A Certain Uncertainty
As week eight of the semester comes to a close, bringing us
past the halfway point, I find myself counting down my time left at the
university. Seven weeks, or fourteen days of showing up plus 91 hours of online
tutoring, encompass the entirety of my remaining commitment to this
institution.
Quantified like that, I am not at all certain I will be able
to do it.
And even though I have some anxiety about launching myself
into the uncertain realm of freelancing, every day that I tutor makes me more
certain that I do not want to tutor anymore. The futility of it is overwhelming
me.
Here is one example:
A student came to me last week for help on her Basic Writing
essay. Basic Writing is a developmental class, meaning it is designed to help
students who did not score high enough to be technically eligible for college
level courses gain the writing (or math) skills they need to take English
Composition 1 (or a first-year level math course). The majority of students in
Basic Writing courses fall into two categories: older students who have been
out of school for a substantial amount of time and are rusty in their writing
skills but can quickly refresh them, and younger students who had piss-poor
high school experiences wherein they must have been simply passed forward
because teachers did not know what to do with them despite their lack of some
of the most basic writing skills.
The student I will discuss fell into the latter group. She
could not have been more than 18 or 19 years old, and she was black—though
that, I believe, was not the biggest factor in her lack of writing skills. Her
two-page essay contained only a handful of punctuation marks: a few periods and
a couple of misplaced commas. Whole paragraphs were formed from lengthy run-on
sentences, and some passages were entirely unintelligible.

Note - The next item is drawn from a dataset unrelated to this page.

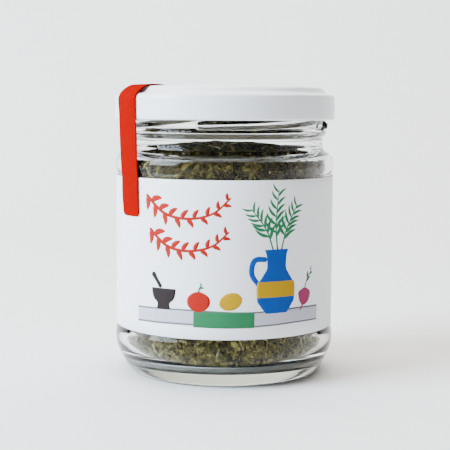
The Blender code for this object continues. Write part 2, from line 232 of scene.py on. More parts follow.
def smooth_curve(points, step=0.08, closed=False):
    """A centripetal Catmull-Rom curve through points, sampled at about step along it.

    The knots lie apart by the square root of each chord. Between two of them the point is found from the
    four nearest given points, by straight blends between neighbours, then between those blends, and once
    more between the results.
    """
    def blend(a, b, knot_a, knot_b, u):
        """The point at u on the straight line that is at a at its knot and at b at its own."""
        return (a * (knot_b - u) + b * (u - knot_a)) / (knot_b - knot_a)

    p = np.asarray(points, float)
    if closed:
        p = np.vstack([p[-1:], p, p[:2]])
    else:
        p = np.vstack([2 * p[0] - p[1], p, 2 * p[-1] - p[-2]])
    chord = np.linalg.norm(np.diff(p, axis=0), axis=1)
    knot = np.concatenate([[0.0], np.cumsum(np.sqrt(chord))])
    parts = []
    for i in range(1, len(p) - 2):
        count = max(int(chord[i] / step), 2)
        u = np.linspace(knot[i], knot[i + 1], count, endpoint=False)[:, None]
        k0, k1, k2, k3 = knot[i - 1:i + 3]
        before = blend(p[i - 1], p[i], k0, k1, u)
        between = blend(p[i], p[i + 1], k1, k2, u)
        after = blend(p[i + 1], p[i + 2], k2, k3, u)
        left = blend(before, between, k0, k2, u)
        right = blend(between, after, k1, k3, u)
        parts.append(blend(left, right, k1, k2, u))
    if not closed:
        parts.append(p[-2:-1])
    return np.concatenate(parts)


def spaced(curve, longest, turn, fine=None):
    """The same curve with fewer points.

    A running measure adds each step's length over longest, its change of direction over turn degrees,
    and its length times fine(r, z), where given. Points are read at equal steps of the measure.
    """
    step = np.diff(curve, axis=0)
    length = np.linalg.norm(step, axis=1)
    heading = np.unwrap(np.arctan2(step[:, 1], step[:, 0]))
    bend = np.degrees(np.abs(np.gradient(heading)))
    measure = length / longest + bend / turn
    if fine:
        middle = (curve[1:] + curve[:-1]) / 2
        measure = measure + length * fine(middle[:, 0], middle[:, 1])
    run = np.concatenate([[0.0], np.cumsum(measure)])
    at = np.linspace(0.0, run[-1], int(math.ceil(run[-1])) + 1)
    return np.stack([np.interp(at, run, curve[:, k]) for k in range(curve.shape[1])], -1)


def arc(centre_r, centre_z, radius, start, end, count):
    """Points on a circular arc in the (r, z) half plane. Angles are in degrees, 0 outwards, 90 up."""
    a = np.radians(np.linspace(start, end, count))
    return np.stack([centre_r + radius * np.cos(a), centre_z + radius * np.sin(a)], -1)


def run_along(path):
    """The length along a path of points, from its start to each of them."""
    return np.concatenate([[0.0], np.cumsum(np.linalg.norm(np.diff(path, axis=0), axis=1))])


def headings(path):
    """Unit vectors along a path at each of its points."""
    along = np.gradient(path, axis=0)
    along /= np.linalg.norm(along, axis=1)[:, None]
    return along


# Shader nodes.

def node(tree, kind, inputs=None, **settings):
    """A node with its settings, and its inputs set to values or linked to output sockets."""
    made = tree.nodes.new(kind)
    for key, value in settings.items():
        setattr(made, key, value)
    for key, value in (inputs or {}).items():
        if isinstance(value, bpy.types.NodeSocket):
            tree.links.new(value, made.inputs[key])
        else:
            made.inputs[key].default_value = value
    return made


def ramp(tree, factor, stops):
    """A colour ramp. stops is a list of (position, (r, g, b))."""
    made = node(tree, "ShaderNodeValToRGB", {"Fac": factor})
    elements = made.color_ramp.elements
    while len(elements) < len(stops):
        elements.new(0.5)
    for element, (position, colour) in zip(elements, stops):
        element.position = position
        element.color = (*colour, 1.0)
    return made.outputs["Color"]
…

If you’re thinking that this student’s work was some kind of
anomaly, you are wrong. Every semester, I see several essays in this shape. In
my first semester tutoring, I saw an essay that was one long paragraph with no
punctuation at all, continuing on for a page and a half.
I had the student read her paper aloud, as is my usual
procedure for these appointments. Reading aloud is an excellent self-editing
tool that helps a writer “hear” what is on the page and find missing words,
awkward phrasing, and other small mistakes. She read in a monotone with barely
a pause where sentences would normally end or begin or between paragraphs.
Unlike most of my students, she never once paused where words were missing or
extra or awkward.
When she finished reading, I asked her about the first
sentence of her paper—which was actually three sentences run together with no
defining punctuation. “Is this one sentence or more than one?”
She began to answer, tentatively, and looked at me for a
reaction. “Yes?” Pause. “No?”
Now I understood how she had managed to graduate high
school. She was not stupid; she tried to give the answer that I was looking
for; she tried to read my face and reaction for clues to the right answer,
regardless of whether she knew the substance of the answer. Very smart.
We spent our half hour session sussing out what constitutes
a complete sentence, narrowing down the correct ways to define a sentence with
punctuation, and identifying the full sentences in her first paragraph. I also
briefed her on the difference between there/their/they’re and to/too/two, which
she had used incorrectly in her paper. This last lesson she seemed genuinely
grateful for. The words ‘their’ and ‘too’ were completely foreign to her; she
said she had never seen either of them written down before.
This is a first-year college student who is paying (or whose
parents are paying, more likely) for tuition, and who is expecting to
eventually graduate with a diploma and some lucrative employment prospects. I
believe I helped her a little last week, but she still has some very steep
learning curves to deal with if she expects to continue her collegiate journey.
I used to think that everyone is capable of college-level
learning. A long time ago, before I returned to college after dropping out in
my first semester after high school, before I fully realized the almost
impossibility of earning a paycheck that I could actually live on without a
college degree, before I knew much about the churning bureaucracy intrinsic to
institutions of higher learning, I thought everyone could and should pursue a
college degree.
Now that I have been associated with this university for 12
years, from undergraduate studies to my current faculty position, I no longer
hold that belief. Now I truly think that some people need a different path,
some other trajectory for their life. And I think it is immoral for the
university to continue to admit students with subpar skill levels just to take
their money.
So I count down my last few weeks here, teach what I can to
those who will listen, and try not to let the endless wave of struggling
students pull me into a riptide of hopelessness. Perhaps one or two of them
will remember something I’ve told them about comma use or homonyms or not
relying blindly on Spell Check, and theirs will be a success story. I am
certain, though, that my success story requires a different path.